A la façon de The Rising qui, il y a dix ans, faisait écho aux attentats du 11 Septembre, ce 17e Springsteen répond explicitement à un trauma d’actualité : la crise financière post-Lehman Brothers. Wrecking Ball signifie «boule de démolition», celle utilisée sur les chantiers pour ébranler les buildings. Titre idoine pour la cause ici défendue, l’Amérique fissurée, entamée, ruinée, expropriée : Springsteen, qu’on sait depuis Nebraska apte au spleen jusqu’à la neurasthénie, s’en fait le porte-voix hargneux, vindicatif, revanchard.

«Vautours». Genou et moral à terre («Chérie, je me suis déjà senti mal, mais jamais aussi mal/ J’ai déjà été perdu, mais jamais aussi perdu», dans This Depression), Sisyphe US sacrificiel (Jack of All Trades) qui peine à trouver l’issue dans l’obscurité, dans un monde qui a dévissé (Shackled and Drawn). Mais capable d’un pétage de plombs assumé («Si je trouvais un flingue, j’alignerais ces salopards») ou d’un hold-up à la Bonnie & Clyde (Easy Money).

L’ex-militant pro-Obama, aujourd’hui plus circonspect et plutôt partisan d’Occupy Wall Street, a les responsables alignés dans le viseur. Sus aux fat cats (les richards) qui ricanent du malheur des faibles, qui «détruisent nos familles, usines, et qui prennent nos maisons, qui laissent nos cadavres aux vautours». Haro sur ces «voleurs cupides» de banquiers qui s’engraissent sur le dos des cols bleus, dans une énième amère répétition de l’histoire.

Au total, un constat aux échos churchilliens, qui reconnaît la sueur, la peine et les larmes, tout en promettant façon méthode Coué d’autres lendemains, voire la victoire - «les mauvais moments vont et viennent», «on va s’en sortir».

L’entrain, de fait, prévaut côté son. Résultat : une ambiance folk-rock à incursions et extensions irlandaises, New Orleans ou mexicaines, rappelant les fraternelles Seeger Sessions. C’en est souvent paradoxal et les saturniens regretteront une option crépusculaire, à vraiment toucher le fond. Le parti pris n’est pourtant pas inintéressant, pour Death to My Hometown notammment, au texte très balle dans le slip, ou encore pour la gigue des morts finale, au fond hyper flippante (We Are Alive).
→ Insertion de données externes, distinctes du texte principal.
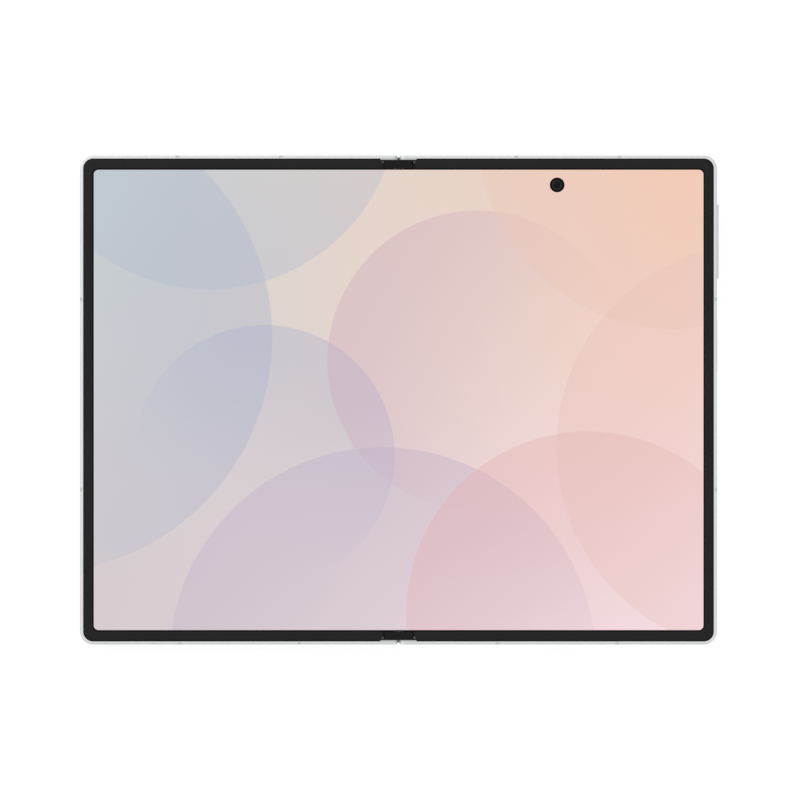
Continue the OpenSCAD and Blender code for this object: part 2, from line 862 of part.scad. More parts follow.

Autodérision. Dommage que l’affaire tourne ici et là à la grosse cavalerie néopatriotique (We Take Care of Our Own). Un morceau plombé par la batterie comme This Depression donne des envies immédiates de version acoustique. Et les bouffeurs de curés pourraient caler devant les envolées «godesques» qui boursouflent le gospel de service Rocky Ground. Mais la voix, tout du long, est superbe, pas forcément bûcheron comme le veut la légende. Témoin, You’ve Got It, où l’organe s’enroule tel le serpent sur une invite («C’mon and give it to me») aux réminiscences de I’m on Fire.

Vu l’énergie intacte du bonhomme, tout cela devrait valoir en concert quelques séquences de communion collective à la hauteur de la réputation du mega showman-prêcheur. Sachant que BS ne manque pas de distance ni d’autodérision, comme le prouve sa récente reprise de I’m Sexy and I Know It de LMFAO, en duo avec l’humoriste Jimmy Fallon déguisé en Neil Young

 

Bruce Springsteen CD : Wrecking Ball (Columbia/Sony Music). En concert le 19 juin à Montpellier, les 4 et 5 juillet au POPB Paris-Bercy (XIIe).